In my May 31st post Why Is SciQuest Afraid To Go To Court, I shared with you the news that the company had filed a motion to have my defence stricken because I was unable to pay $22,000 in legal fees.
The legal fees came about as a result of my failed motion for a change of venue from Ontario. An important reason behind my filing that motion, was to do everything that I could to protect the identities of my many sources. The sources, which number more than half a dozen, provided everything from documentation and audio/video recordings, to access to senior company executive insights. In short, they are the true heroes behind my coverage of SciQuest, because without their willingness to come forward, I would have never been able to ask the important questions that need to be asked, regarding the company’s operations.
The other day, I received word that the courts had denied SciQuest’s motion to strike my defence, and have provided me with an opportunity to pay the legal fees in more manageable monthly increments over the next 3 years. Don’t get me wrong, The $22K does not include my legal costs for my own lawyers, but no one said that the pursuit of truth would be easy or free. In this regard, and if so moved, you can contribute to the cause through my Go Fund Me campaign. My hope is to raise $2K per month – which means that even the smallest donation will make a difference.
So now that my voice has not been silenced, there are new developments that need to be addressed including what happened in Delaware.
According to a July 13th delawareonline article by Scott Goss, the State is asking the court to “force” SciQuest to complete a $2.3 million software contract. If the State fails in its action reports Goss, then Delaware taxpayers could be on the hook for nearly $2.3 million for a “procurement website that may never function as originally envisioned by state officials.”
According to the article, SciQuest has filed counterclaims arguing it met every contract requirement and more.
Now in and of itself, and without further information, one could reasonably conclude that this is an isolated incident. Or as SciQuest CMO Karen Sage commented in my June 22nd, 2015 post, lawsuits are not “prevalent” but that “it does happen in all companies.”
You may be wondering what prompted my exchange with Ms. Sage?
The reason is quite simple . . . I was asking for a comment regarding a breach of contract suit filed by John Muir Health, which has it turns out made somewhat similar claims to those of Delaware.
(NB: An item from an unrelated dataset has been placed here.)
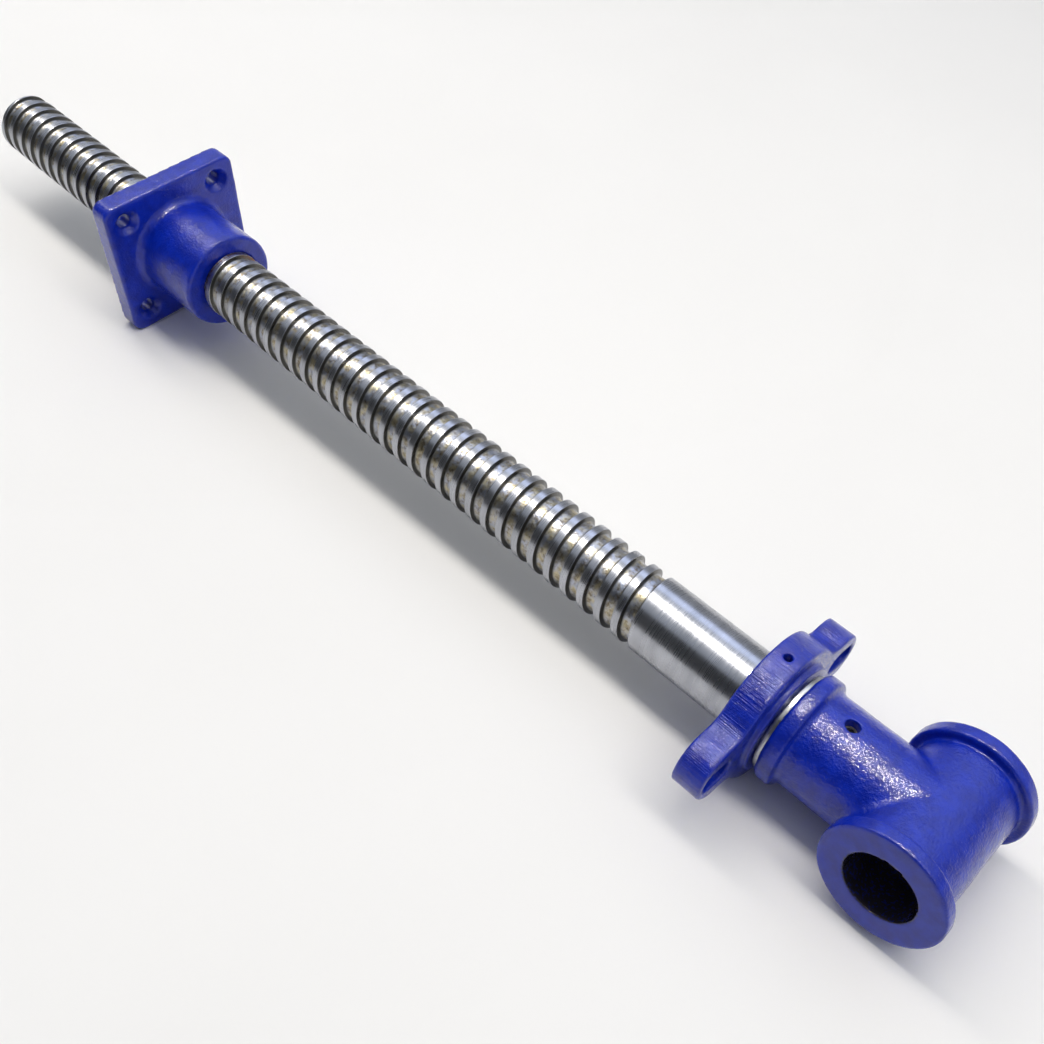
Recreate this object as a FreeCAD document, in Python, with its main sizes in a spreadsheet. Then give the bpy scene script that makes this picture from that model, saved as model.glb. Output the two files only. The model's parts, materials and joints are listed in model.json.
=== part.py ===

I also asked about the company’s action against the West Virginia Network for Educational Telecomputing (WVNET).
As with my previous requests for comment regarding other matters, the company was unable to shed any additional light on the above referenced actions beyond Ms. Sage’s brief Tweets.
By the way, the John Muir Health Claim was settled on April 27th, 2016, a little more than 1 month before the AKKR acquisition of SciQuest was announced. You can access all of the court documents through the Pace Monitor website at https://www.pacermonitor.com/. Simply enter SciQuest in the search box.
However, are two or even three actions enough to demonstrate a possible pattern?
In my August 26th, 2015 post I wrote about how UConn spent $902,000 on software licensing fees it didn’t use, as well as how Ohio would be dropping SciQuest due to among other issues, the position that the company’s method for catalog creation and maintenance is both complicated and costly. Ohio did in fact stop using SciQuest as reported on April 26th, 2016.
In the same August 26th article, I had also written about SciQuest losing both Dartmouth and Stanford has customers.
The above are all facts based on research, media coverage and the insights provided by my various sources.
However, let’s dig even deeper, by revisiting my September 6th, 2015 post A Material Change at SciQuest?
In that article I had made reference to the concerns raised by one analyst covering the company, about the possible implementation challenges that led both Oregon and Colorado to cancel their contracts with SciQuest.
Based on the information that was received from sources within SciQuest – including an audio/video recording of the company’s Q2 Scoop session at the end of July 2015, the problems with implementations and growing client dissatisfaction appear to be wider spread than initially thought.
An audio excerpt in which SciQuest’s CFO Jennifer Kaelin made the statement that “we’ve constantly heard from customers that integrations are too timely and costly to them” is compelling.
CEO Stephen Wiehe’s recorded comment that “we’re still playing a little catch-up with the development and products that we’ve got we’re going to shift to high gear into more of an offensive mode” is also noteworthy, as is his statement that “we’ve made some great progress in reducing implementation times . . . working on how to install this in weeks and days, rather than months and quarters.”
There is more.
According to the documentation provided by one inside source, a considerable number of clients had stopped using SciQuest, including Purdue. The client losses in its indigenous higher education and government markets can’t be ignored.
Even though these client losses did not lead to a lawsuit, it should still raise a red flag for prospective clients going forward. In this context, I wonder where the post AKKR acquisition announcement regarding SciQuest’s introduction of the PartnerSelect Program comes into play? I will delve into this point in greater detail in an upcoming post, including the SciQuest – Huron Consulting Group partnership back in 2006.
Coming back to Delaware . . . is it an isolated incident, an exception to the rule? Is Delaware an unreasonable client placing undue demands on the company or, are Delaware’s issues indicative of a long-standing, systemic problem?
As with everything that I have written, I would invite you to do your own research regarding the above, and draw your own conclusions.